ヒトクイマジカル―殺戮奇術の匂宮兄妹(西尾維新)

ヒトクイマジカル 殺戮奇術の匂宮兄妹 (講談社ノベルス)

ヒトクイマジカル 殺戮奇術の匂宮兄妹 (講談社ノベルス)

永遠に生き続ける少女、円朽葉をめぐる奇怪極まりない研究のモニターに誘われた「戯言遣い」のぼくは、骨董アパートの住人・紫木一姫と春日井春日と共に京都北部に位置する診療所跡を訪れる。が、そこに待ち受けていたのは…。

物語に殉ずる。

進行上、登場人物の誰かが死ぬことは、物語上ではよくある話だと思います。
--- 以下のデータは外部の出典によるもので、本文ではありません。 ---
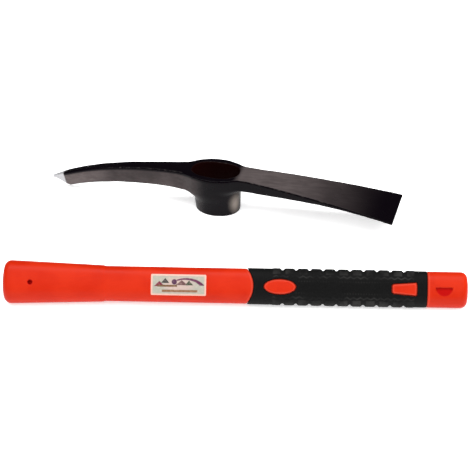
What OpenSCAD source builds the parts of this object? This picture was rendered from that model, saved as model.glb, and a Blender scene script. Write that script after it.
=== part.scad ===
// Small prospecting pick-mattock, knocked down: the forged head stands on the collar of its
// eye, and the handle lies in front of it. Millimetres, +Z up. The origin is the centre of the
// collar's foot. The handle runs along +X from its flared end to its butt.

/* [Eye of the head] */
// Height of the eye, from the collar's foot to the mouth
eye_h = 38; // [30:1:45]
// Play between the handle's flared end and the oval bore that it wedges in
eye_play = 0.1; // [0:0.05:0.5]
// Wall of the collar at its foot, along the head
foot_wall_l = 3.5; // [2:0.5:6]
// Wall of the collar at its foot, across the head
foot_wall_w = 4; // [2:0.5:7]
// Wall on each side of the mouth
cheek_wall = 7; // [4:0.5:10]
// Wall at each end of the mouth
end_wall = 5; // [3:0.5:8]
// Length of the scooped lead-in at the mouth, on the pick side
scoop_l = 7; // [0:0.5:10]

/* [Pick arm] */
// Reach of the pick's point from the eye's axis
pick_reach = 157; // [120:1:200]
// How far the point hangs below the mouth
pick_drop = 27; // [10:1:40]
// Width of the pick arm halfway along
pick_w = 13.5; // [9:0.5:18]
// Depth of the pick arm halfway along
pick_t = 16.8; // [9:0.2:19]
// Length of the ground point
point_l = 17; // [8:1:30]

/* [Adze blade] */
// Reach of the cutting edge from the eye's axis
blade_reach = 160.3; // [120:1:200]
// Width of the cutting edge
edge_w = 52; // [35:1:65]
// Width of the blade's neck, beside the eye
neck_w = 23; // [16:0.5:26]
// Thickness of the neck
neck_t = 12; // [9:0.5:16]
// Thickness of the cutting edge
edge_t = 1.6; // [1:0.1:3]
// How far the cutting edge hangs below the mouth
blade_drop = 15.8; // [8:0.2:30]

/* [Handle] */
// Length of the handle
handle_l = 380; // [300:1:460]
// Narrow side of an oval section as a share of its broad side
oval = 0.76; // [0.65:0.01:0.9]
// Broad side of the flared end that wedges in the eye
flare_w = 36; // [33:0.2:38]
// Broad side at the end of the flared section
flare_end_w = 30.2; // [29:0.2:32]
// Length of the flared section
flare_l = 81; // [60:1:110]
// Broad side of the shaft
shaft_w = 29; // [26:0.2:30]
// Broad side of the grip
grip_w = 29.8; // [27:0.2:31]
// Broad side of the butt
butt_w = 29.6; // [27:0.2:31]
// Length of the butt beyond the grip
butt_l = 33.4; // [24:0.2:45]
// Rounding of the handle's two ends
end_r = 5; // [3:0.5:7]
// Diameter of the glass-fibre rod
rod_d = 14; // [10:0.5:15]
// Plastic left beyond the rod at the butt
rod_stop = 36; // [30:1:60]
// Distance of the moulding-pin mark from the flared end
pin_x = 23.2; // [12:0.2:40]
// Diameter of the moulding-pin mark
pin_d = 3.6; // [2:0.2:5]
// Depth of the moulding-pin mark
pin_t = 3; // [1:0.5:5]

/* [Grip] */
// Distance of the grip's front edge from the flared end, at the middle of the face
grip_x = 205; // [180:1:230]
// How far the grip's front edge runs back at the two sides
grip_arc = 5.6; // [0:0.2:8]
// Thickness of the rubber
rubber_t = 2; // [1.2:0.1:2.6]
// Number of scallops along each side
scallops = 10; // [6:1:10]
// Spacing of the scallops
scallop_pitch = 11; // [9:0.5:11]
// Depth of a scallop
scallop_depth = 1.3; // [0.5:0.1:1.4]
// Distance of the first scallop from the grip's front edge
scallop_x = 23.8; // [18:0.5:30]
// Length of the oval window
window_l = 26.2; // [18:0.2:34]
// Width of the oval window
window_w = 12.4; // [9:0.2:15]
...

それはその話の誰においても同じことなんだとは思うけど、それでも、魅力ある登場人物によってはシナリオを曲げてでも生き残るなんてこともあるのではないかと思います。作りかけの話の結末が変わって、結局ハッピーエンドに終わったりするのはまさにその産物とも言えるでしょう。そうなってしまうのも、作者の情が移ってしまったのかもしれないし、読者の情がそうさせるのかもしれません。しかし、それで結局本来のシナリオを曲げてしまうと、今度は別のところにしわ寄せがやってくるかもしれない…。なんてことがどこかではあると思います。
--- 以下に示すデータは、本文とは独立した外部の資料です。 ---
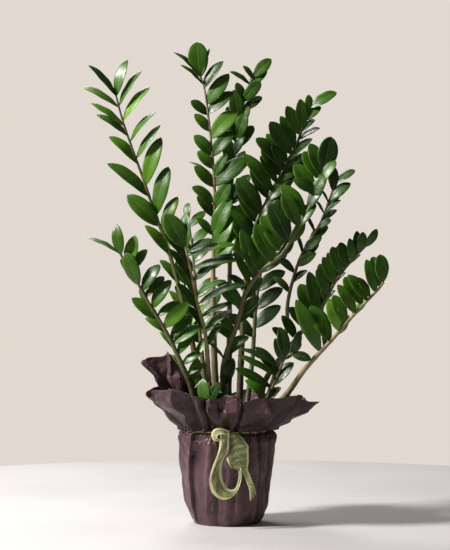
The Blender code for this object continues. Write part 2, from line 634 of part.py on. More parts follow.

そこへ行くと、この話は徹底して「それ」がないように思います。そんなことは「クビシメロマンチスト」の時点でも感じてはいたのですが、今回改めてそれを思いました。物語のためなら誰であろうとも殺す。それはおそらく平等で厳格なものでゆるぎないものなのでしょう。登場人物にはまさに物語に殉死してくれと言わんばかりの展開。それが今回の印象でしょうか。まさに、「著しく情緒に欠けた、サービス精神の欠片もない、無味乾燥の物語だ」と言えると思います。

こんなんで本当、どう終わるんだろう。